The Panel presented its findings in the areas of aviation safety; collective bargaining; the cost and structure of heath care, disability, and retirement benefits; pilot training; medical standards; and scheduling rules to the Executive Council at its April 2007 meeting.
The Council recommended to the Executive Board that ALPA modify its policy to enable ALPA to influence legislation and regulatory efforts.
But support for the measure is not universal among pilots, even within ALPA, where the union’s Northwest Branch told Oberstar in a May letter that they “strongly oppose” changing the current age standard. “The Age 60 rule has been in place for 50 years, and has served safety and the public interest well,” the letter said.

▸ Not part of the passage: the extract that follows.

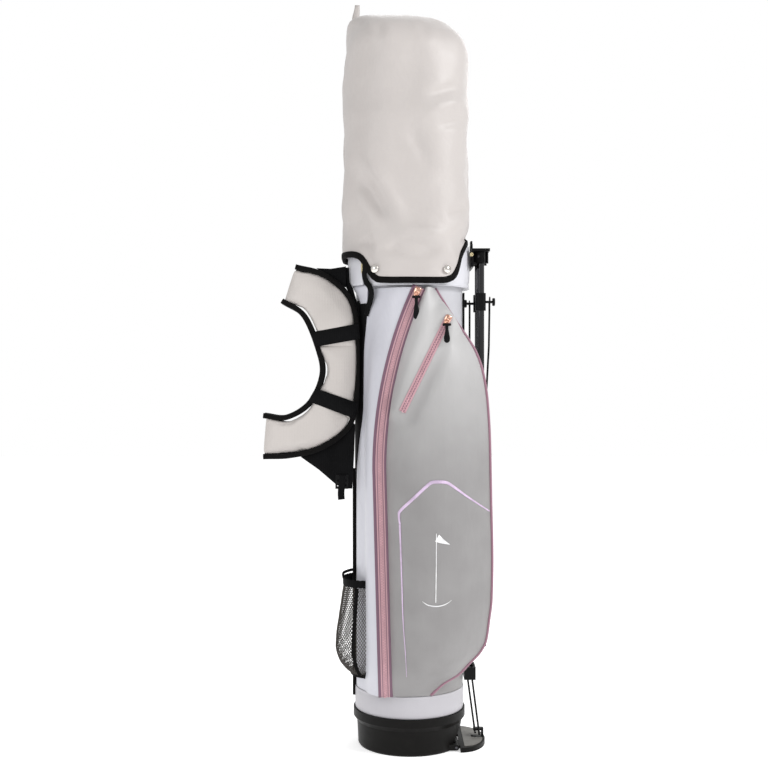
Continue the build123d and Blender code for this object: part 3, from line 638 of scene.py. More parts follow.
def make_pocket():
    """Face and gusset, side panel, and the corded seam with its flange."""
    bend_z = POCKET_FOOT + 60
    zs = [*np.linspace(POCKET_FOOT, bend_z, 20), *np.linspace(bend_z, POCKET_TOP, 140)[1:]]
    ts = [0.5 - 0.5 * math.cos(math.pi * k / 44) for k in range(45)]
    rows = []
    for z in zs:
        x0, x1 = zip_x(z) + TAPE_HALF - 1.5, seam_x(z)
        row = [(mix(x0, x1, t), face_y(mix(x0, x1, t), z), z) for t in ts]
        row[-1] = (x1, seam_y(z), z)
        rows.append(row + gusset(z))
    add_piece("pocket_face", skin(rows, False, False), POCKET_CLOTH,
              replaces=["apparel_pocket"])
    panel = skin([side_panel(z) for z in zs], False, False)
    add_piece("pocket_side_panel", panel, PANEL_CLOTH)
    heights = np.linspace(POCKET_FOOT + 1, POCKET_TOP - 1, 150)
    seam = [(seam_x(z) + 0.6, seam_y(z) - 0.4, z) for z in heights]
    cord = swept(seam, OUT, oval(2.3, 2.3, 10))
    flange = swept([(x - 2.2, y - 0.2, z) for x, y, z in seam], OUT, oval(2.6, 0.9, 10))
    add_piece("pocket_piping_cord", joined([cord, flange]), PIPING, replaces=["pocket_piping"])


make_pocket()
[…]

The Allied Pilots Association, which represents 12,000 pilots of American Airlines, had commissioned an outside polling firm to survey U.S. adults on the issue of pilot retirement age.
“Results so far indicate that an overwhelming majority of Americans have serious safety concerns about any increase in the retirement age and favor further study. Similarly, our pilots support age 60 retirement by a seven-to-one margin for safety reasons. We should heed their professional judgment. After all, pilots are in the best position to ascertain the effects of aging on their own stamina and skills and on those of their fellow pilots,” APA believes.
APA said the FAA should be permitted to proceed with a Notice of Proposed Rulemaking for a full vetting of this issue.
“The United States has long set the worldwide standard for aviation safety and should preserve its leadership role. The reality is no one knows what would happen with large numbers of 65-year-old pilots in the cockpits of modern commercial airliners operating in today’s demanding environment. The data doesn’t exist because it would be unprecedented. Prudence therefore dictates that we proceed with caution. For safety’s sake, it’s the right thing to do,” APA added.
The Senior Pilots Coalition (SPC), which was set up to push for an age 60 rule change, believes raising the retirement age by five years could help ease the current U.S. airline pilot shortage while putting hundreds of experienced pilots back into the cockpit.
SPC President Lewis J. Tetlow, a Vietnam War vet and US Airways captain who was forced into retirement when he turned 60 on April 2, 2007, said: “The FAA needs to get out of the age discrimination business and into the business of making sure there are enough pilots out there to keep our airways safe and airlines flying on schedule.
“Today, we have an artificial pilot shortage in America that could be remedied quickly by putting available pilots back on the job. It is clearly in the public’s best interest to get these experienced pilots flying again,” Tetlow added.